All the data should come back exactly as it was given.

-- START OF Data supplied --

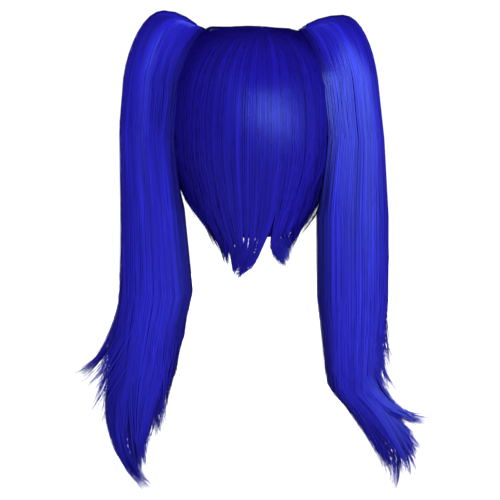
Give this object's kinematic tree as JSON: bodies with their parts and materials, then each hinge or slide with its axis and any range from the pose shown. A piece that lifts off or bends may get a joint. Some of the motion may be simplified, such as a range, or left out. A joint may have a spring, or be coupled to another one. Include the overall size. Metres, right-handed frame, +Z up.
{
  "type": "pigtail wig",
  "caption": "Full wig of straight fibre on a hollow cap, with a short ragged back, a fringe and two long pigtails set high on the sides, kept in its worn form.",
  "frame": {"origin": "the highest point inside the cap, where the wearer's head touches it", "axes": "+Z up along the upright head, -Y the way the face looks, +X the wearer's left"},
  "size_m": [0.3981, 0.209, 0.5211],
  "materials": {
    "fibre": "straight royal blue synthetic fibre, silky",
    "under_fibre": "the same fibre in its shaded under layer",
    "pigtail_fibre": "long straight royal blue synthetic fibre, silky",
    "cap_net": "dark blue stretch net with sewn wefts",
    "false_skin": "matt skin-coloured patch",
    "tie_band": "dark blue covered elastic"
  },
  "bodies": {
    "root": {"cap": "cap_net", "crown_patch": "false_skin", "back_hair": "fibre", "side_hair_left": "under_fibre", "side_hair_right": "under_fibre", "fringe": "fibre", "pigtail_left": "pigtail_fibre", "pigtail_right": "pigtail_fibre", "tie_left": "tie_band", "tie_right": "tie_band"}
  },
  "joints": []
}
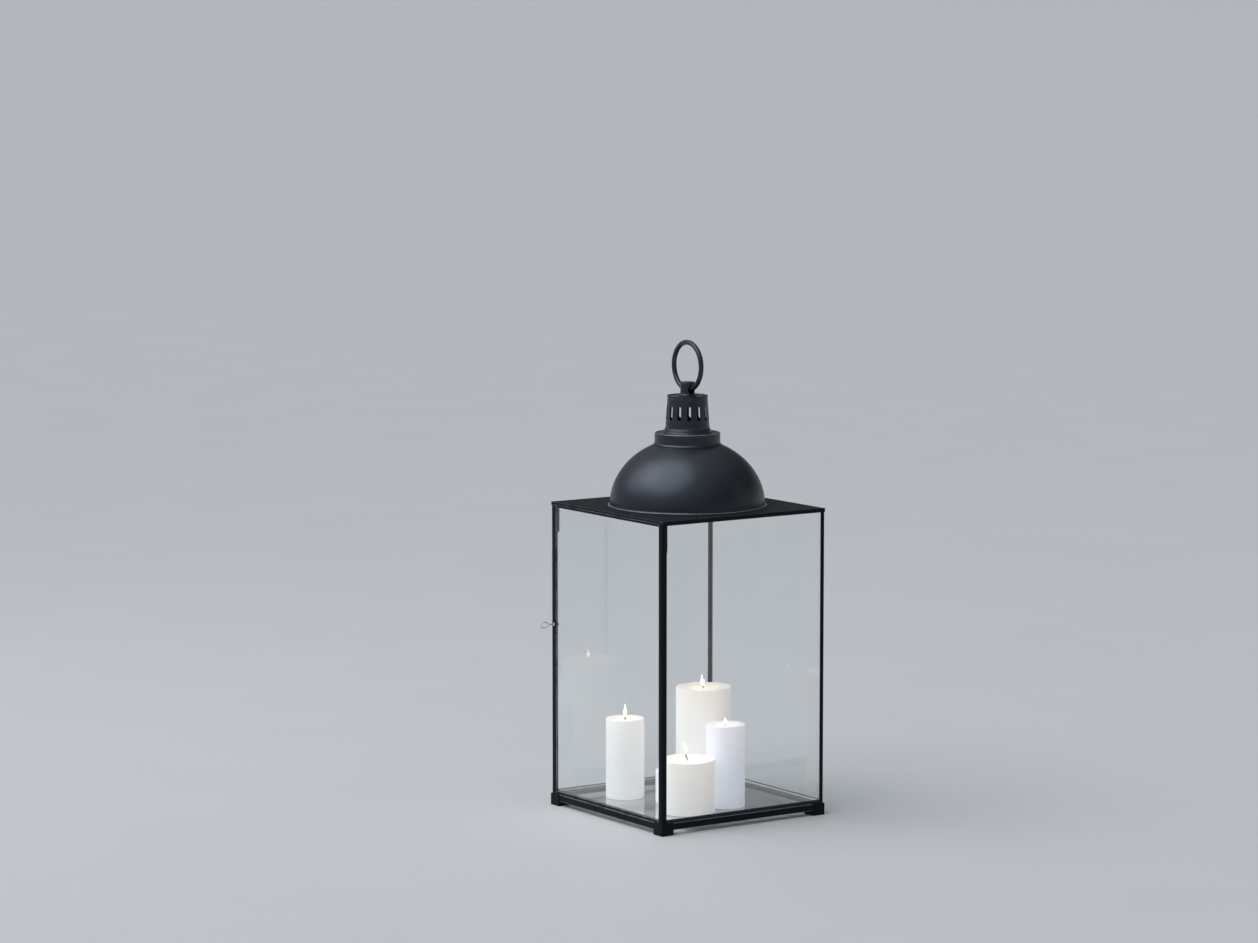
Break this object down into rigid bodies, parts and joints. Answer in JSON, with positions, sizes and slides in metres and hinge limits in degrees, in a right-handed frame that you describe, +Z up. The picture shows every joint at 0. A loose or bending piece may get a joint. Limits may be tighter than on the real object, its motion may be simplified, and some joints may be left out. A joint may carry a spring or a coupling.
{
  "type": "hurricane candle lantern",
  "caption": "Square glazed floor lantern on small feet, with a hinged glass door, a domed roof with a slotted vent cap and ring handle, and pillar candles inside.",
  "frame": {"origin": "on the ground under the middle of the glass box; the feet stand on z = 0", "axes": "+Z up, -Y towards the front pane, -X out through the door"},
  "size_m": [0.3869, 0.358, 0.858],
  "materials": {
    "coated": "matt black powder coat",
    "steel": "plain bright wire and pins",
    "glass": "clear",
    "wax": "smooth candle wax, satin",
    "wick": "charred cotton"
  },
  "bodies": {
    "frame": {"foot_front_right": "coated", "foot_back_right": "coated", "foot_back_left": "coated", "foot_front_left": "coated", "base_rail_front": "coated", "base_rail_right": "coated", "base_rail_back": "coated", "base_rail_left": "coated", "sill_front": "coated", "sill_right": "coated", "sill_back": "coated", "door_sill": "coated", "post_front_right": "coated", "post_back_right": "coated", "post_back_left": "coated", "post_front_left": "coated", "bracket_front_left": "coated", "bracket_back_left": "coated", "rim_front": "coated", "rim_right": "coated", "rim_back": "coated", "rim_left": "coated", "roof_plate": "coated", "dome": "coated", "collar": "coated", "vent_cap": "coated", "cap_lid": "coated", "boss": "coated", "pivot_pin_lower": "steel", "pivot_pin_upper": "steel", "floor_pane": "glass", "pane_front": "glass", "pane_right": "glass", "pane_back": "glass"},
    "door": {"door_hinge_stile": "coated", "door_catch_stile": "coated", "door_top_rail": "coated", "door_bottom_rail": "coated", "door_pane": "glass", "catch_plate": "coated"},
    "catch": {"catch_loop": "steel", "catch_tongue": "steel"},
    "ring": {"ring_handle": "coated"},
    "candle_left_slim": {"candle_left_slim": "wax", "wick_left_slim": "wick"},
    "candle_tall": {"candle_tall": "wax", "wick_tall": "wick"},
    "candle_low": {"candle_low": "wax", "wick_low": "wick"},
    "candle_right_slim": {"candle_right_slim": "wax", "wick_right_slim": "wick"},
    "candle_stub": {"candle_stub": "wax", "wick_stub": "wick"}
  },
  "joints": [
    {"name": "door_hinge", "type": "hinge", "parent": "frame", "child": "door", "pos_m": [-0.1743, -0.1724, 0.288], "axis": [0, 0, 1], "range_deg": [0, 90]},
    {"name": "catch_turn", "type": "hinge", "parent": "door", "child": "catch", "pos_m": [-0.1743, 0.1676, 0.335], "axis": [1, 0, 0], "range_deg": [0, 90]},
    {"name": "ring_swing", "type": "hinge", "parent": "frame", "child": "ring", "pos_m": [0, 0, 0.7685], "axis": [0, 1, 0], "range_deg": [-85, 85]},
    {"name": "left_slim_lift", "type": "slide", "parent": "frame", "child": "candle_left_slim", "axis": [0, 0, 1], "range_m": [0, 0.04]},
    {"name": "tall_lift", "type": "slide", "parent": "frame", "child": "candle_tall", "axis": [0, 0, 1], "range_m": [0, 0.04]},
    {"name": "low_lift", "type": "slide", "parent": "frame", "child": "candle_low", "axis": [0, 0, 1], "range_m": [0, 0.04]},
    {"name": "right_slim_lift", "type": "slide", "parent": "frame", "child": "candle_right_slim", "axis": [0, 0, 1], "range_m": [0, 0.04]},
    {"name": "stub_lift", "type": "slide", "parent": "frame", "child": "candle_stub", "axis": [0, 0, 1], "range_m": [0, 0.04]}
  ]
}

-- END OF Data supplied --

**Result for this exercise**
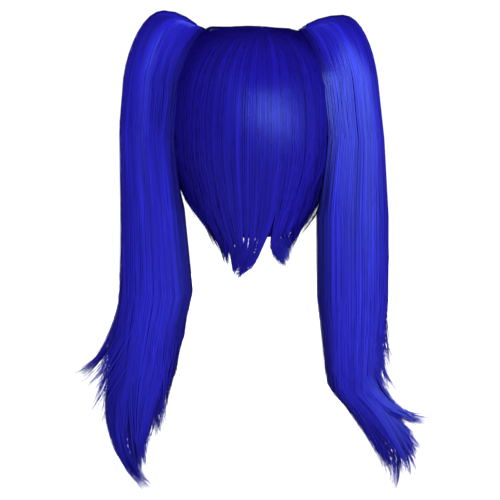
Give this object's kinematic tree as JSON: bodies with their parts and materials, then each hinge or slide with its axis and any range from the pose shown. A piece that lifts off or bends may get a joint. Some of the motion may be simplified, such as a range, or left out. A joint may have a spring, or be coupled to another one. Include the overall size. Metres, right-handed frame, +Z up.
{
  "type": "pigtail wig",
  "caption": "Full wig of straight fibre on a hollow cap, with a short ragged back, a fringe and two long pigtails set high on the sides, kept in its worn form.",
  "frame": {"origin": "the highest point inside the cap, where the wearer's head touches it", "axes": "+Z up along the upright head, -Y the way the face looks, +X the wearer's left"},
  "size_m": [0.3981, 0.209, 0.5211],
  "materials": {
    "fibre": "straight royal blue synthetic fibre, silky",
    "under_fibre": "the same fibre in its shaded under layer",
    "pigtail_fibre": "long straight royal blue synthetic fibre, silky",
    "cap_net": "dark blue stretch net with sewn wefts",
    "false_skin": "matt skin-coloured patch",
    "tie_band": "dark blue covered elastic"
  },
  "bodies": {
    "root": {"cap": "cap_net", "crown_patch": "false_skin", "back_hair": "fibre", "side_hair_left": "under_fibre", "side_hair_right": "under_fibre", "fringe": "fibre", "pigtail_left": "pigtail_fibre", "pigtail_right": "pigtail_fibre", "tie_left": "tie_band", "tie_right": "tie_band"}
  },
  "joints": []
}
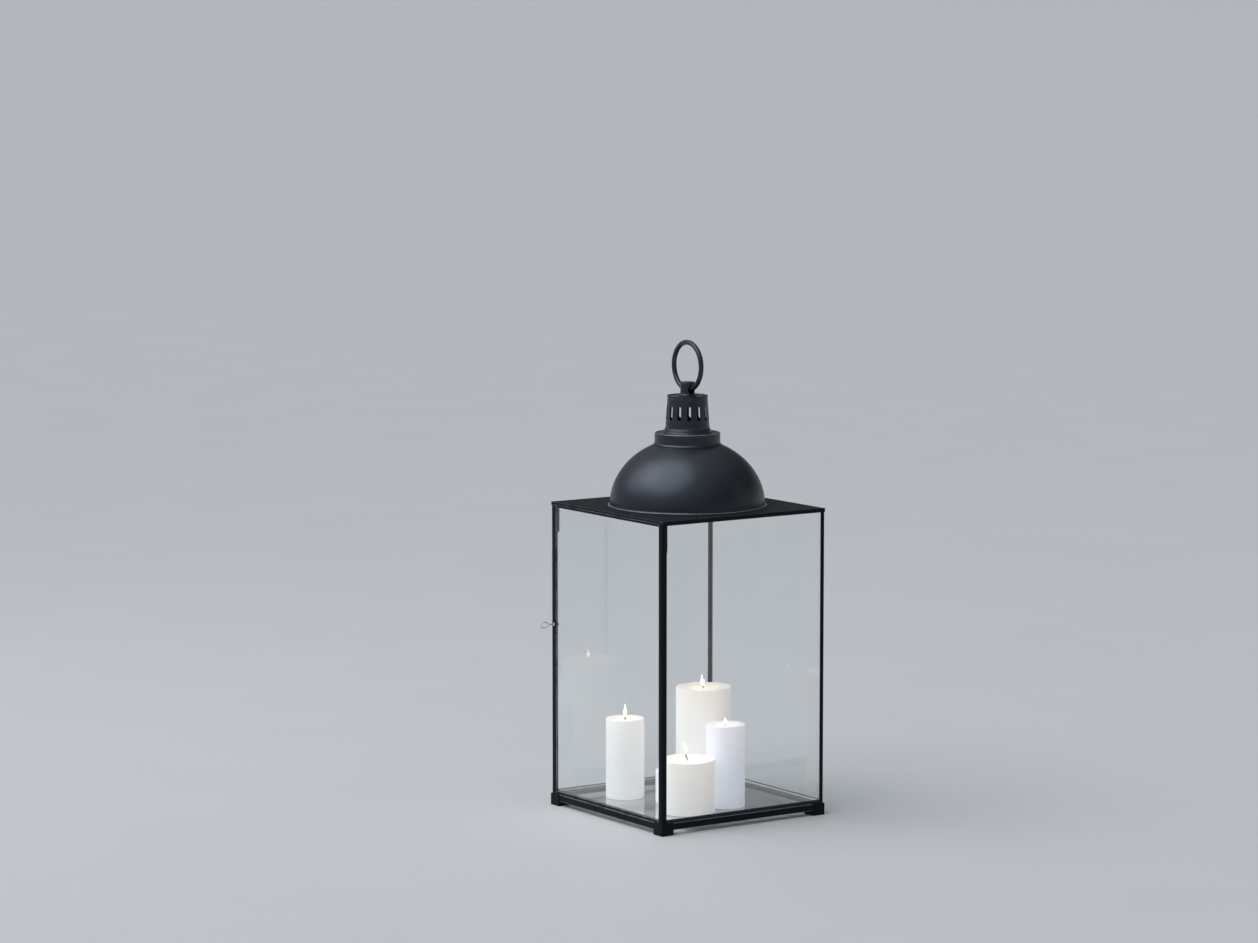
Break this object down into rigid bodies, parts and joints. Answer in JSON, with positions, sizes and slides in metres and hinge limits in degrees, in a right-handed frame that you describe, +Z up. The picture shows every joint at 0. A loose or bending piece may get a joint. Limits may be tighter than on the real object, its motion may be simplified, and some joints may be left out. A joint may carry a spring or a coupling.
{
  "type": "hurricane candle lantern",
  "caption": "Square glazed floor lantern on small feet, with a hinged glass door, a domed roof with a slotted vent cap and ring handle, and pillar candles inside.",
  "frame": {"origin": "on the ground under the middle of the glass box; the feet stand on z = 0", "axes": "+Z up, -Y towards the front pane, -X out through the door"},
  "size_m": [0.3869, 0.358, 0.858],
  "materials": {
    "coated": "matt black powder coat",
    "steel": "plain bright wire and pins",
    "glass": "clear",
    "wax": "smooth candle wax, satin",
    "wick": "charred cotton"
  },
  "bodies": {
    "frame": {"foot_front_right": "coated", "foot_back_right": "coated", "foot_back_left": "coated", "foot_front_left": "coated", "base_rail_front": "coated", "base_rail_right": "coated", "base_rail_back": "coated", "base_rail_left": "coated", "sill_front": "coated", "sill_right": "coated", "sill_back": "coated", "door_sill": "coated", "post_front_right": "coated", "post_back_right": "coated", "post_back_left": "coated", "post_front_left": "coated", "bracket_front_left": "coated", "bracket_back_left": "coated", "rim_front": "coated", "rim_right": "coated", "rim_back": "coated", "rim_left": "coated", "roof_plate": "coated", "dome": "coated", "collar": "coated", "vent_cap": "coated", "cap_lid": "coated", "boss": "coated", "pivot_pin_lower": "steel", "pivot_pin_upper": "steel", "floor_pane": "glass", "pane_front": "glass", "pane_right": "glass", "pane_back": "glass"},
    "door": {"door_hinge_stile": "coated", "door_catch_stile": "coated", "door_top_rail": "coated", "door_bottom_rail": "coated", "door_pane": "glass", "catch_plate": "coated"},
    "catch": {"catch_loop": "steel", "catch_tongue": "steel"},
    "ring": {"ring_handle": "coated"},
    "candle_left_slim": {"candle_left_slim": "wax", "wick_left_slim": "wick"},
    "candle_tall": {"candle_tall": "wax", "wick_tall": "wick"},
    "candle_low": {"candle_low": "wax", "wick_low": "wick"},
    "candle_right_slim": {"candle_right_slim": "wax", "wick_right_slim": "wick"},
    "candle_stub": {"candle_stub": "wax", "wick_stub": "wick"}
  },
  "joints": [
    {"name": "door_hinge", "type": "hinge", "parent": "frame", "child": "door", "pos_m": [-0.1743, -0.1724, 0.288], "axis": [0, 0, 1], "range_deg": [0, 90]},
    {"name": "catch_turn", "type": "hinge", "parent": "door", "child": "catch", "pos_m": [-0.1743, 0.1676, 0.335], "axis": [1, 0, 0], "range_deg": [0, 90]},
    {"name": "ring_swing", "type": "hinge", "parent": "frame", "child": "ring", "pos_m": [0, 0, 0.7685], "axis": [0, 1, 0], "range_deg": [-85, 85]},
    {"name": "left_slim_lift", "type": "slide", "parent": "frame", "child": "candle_left_slim", "axis": [0, 0, 1], "range_m": [0, 0.04]},
    {"name": "tall_lift", "type": "slide", "parent": "frame", "child": "candle_tall", "axis": [0, 0, 1], "range_m": [0, 0.04]},
    {"name": "low_lift", "type": "slide", "parent": "frame", "child": "candle_low", "axis": [0, 0, 1], "range_m": [0, 0.04]},
    {"name": "right_slim_lift", "type": "slide", "parent": "frame", "child": "candle_right_slim", "axis": [0, 0, 1], "range_m": [0, 0.04]},
    {"name": "stub_lift", "type": "slide", "parent": "frame", "child": "candle_stub", "axis": [0, 0, 1], "range_m": [0, 0.04]}
  ]
}